I am not sure I have enough willpower to do weightlifting without Sergey. I know that I wouldn’t push myself enough. So Sergey it is. In addition to feeling a bit more manly as my fat gradually turns into muscle, I also feel calmer.

So far my cardio workouts have been limited to riding my road bike to work a few times a week (seven miles each way) and walking. Recently, when I was in London, one of my meetings was canceled and I suddenly found that I had four hours till my next meeting, which was six miles away. So I put my AirPods on and I walked. I loved it. When I got to the meeting, which was with Gary Channon (one of my favorite UK value investors), as soon as I saw Gary, he said “Let’s go!” We walked another four miles and talked. Last time I met Gary, two years ago, we had breakfast that lasted well into lunch. But this walking meeting had a much livelier and more dynamic rhythm to it. Gary turns most of his meetings into walking meetings. I love this idea and will try to do the same. There is actually a lot of research that shows that walking and talking induces creativity. My goal is to do talking walks a few times a week.

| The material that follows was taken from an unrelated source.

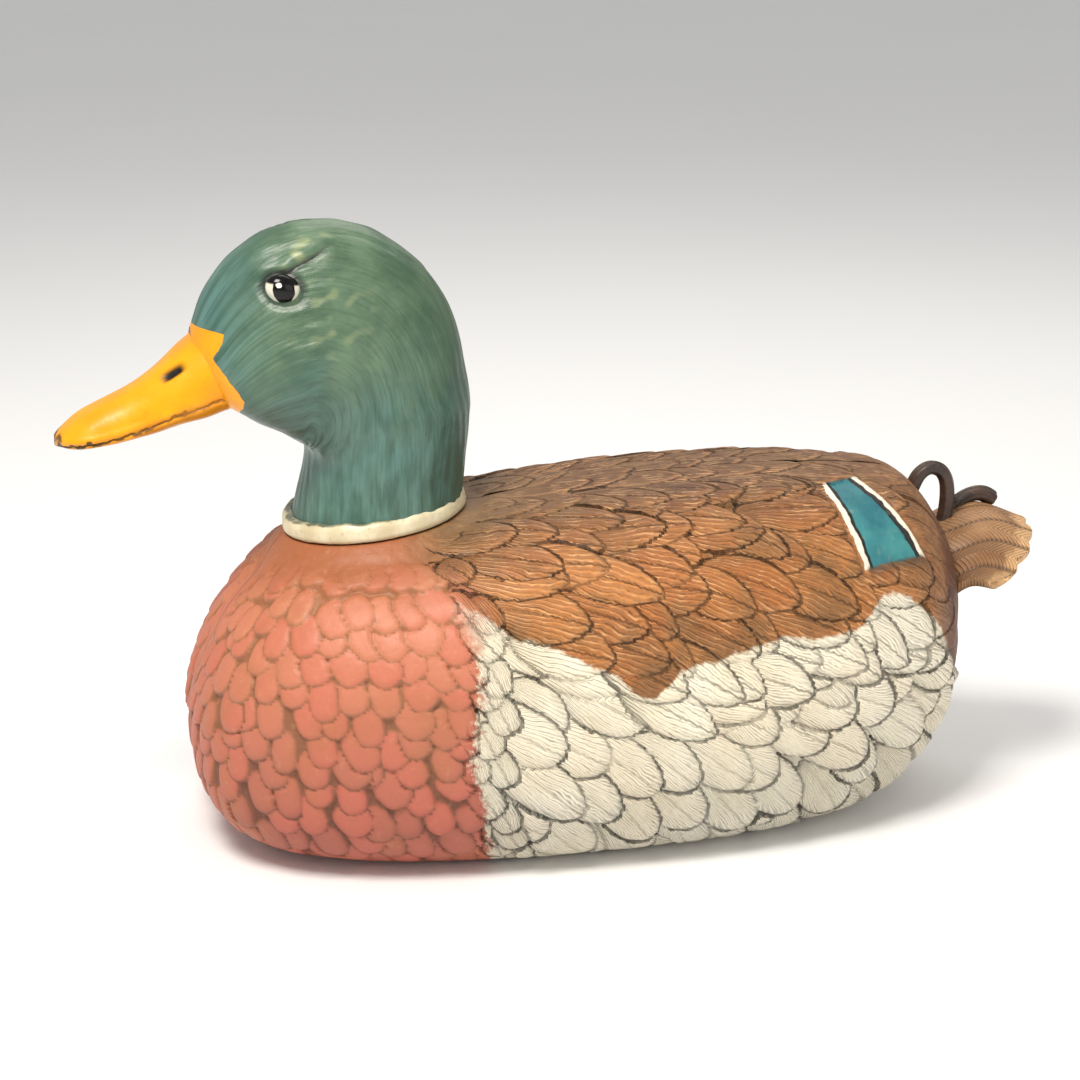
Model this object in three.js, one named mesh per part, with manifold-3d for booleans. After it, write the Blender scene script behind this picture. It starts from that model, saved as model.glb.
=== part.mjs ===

I’ve been thinking a lot lately about happiness. What does it mean to me? What makes me happy? I’ve found that the answer is not simple. I derive most of my happiness from doing things I love and doing things I don’t like as little as possible. I outsourced doing some things I don’t like in 2017. But that’s just the beginning. I find that I am happiest when I am the most creative, when my conscious mind learns from my subconscious mind – and that happens to me when I write. I learn a lot from my subconscious supercomputer, and in fact, big part of creativity is accessing your subconscious. So you see, my ultimate reason for writing about investing is so I can learn from my subconscious!

Relationships are another source of happiness. At the beginning of my investing career I could see a clear line between my personal and investing friends. Today this line has been washed away, and a lot of my investing friends are close personal friends. One of the joys of travelling is meeting and talking to friends. Probably the best part of my recent trip to London was that I got to spend time with friends.

So recently I started thinking about surrounding myself only with people who add to my happiness (not subtract from it). I realized that I have been practicing this with VALUEx Vail for years: No matter how brilliant they are, only nice people are invited back. I looked at my relationships and asked myself, do the people around me add to my happiness or subtract from it? Then I simply start adding and subtracting to maximize my circle of happiness. End relationships that make you unhappy and embrace relationships that add happiness to your life.

And then there is the stoic definition of happiness: It’s reality less expectations. Expect very little and reality will likely surprise you. This sounds a bit like value investing: When you buy stocks that are significantly undervalued, not much is expected from them and a lot of versions of reality will bring happy surprises. I am still trying to figure out what this means to me… but I guess this will be a topic for a future scribble when I again get exhausted writing about stocks.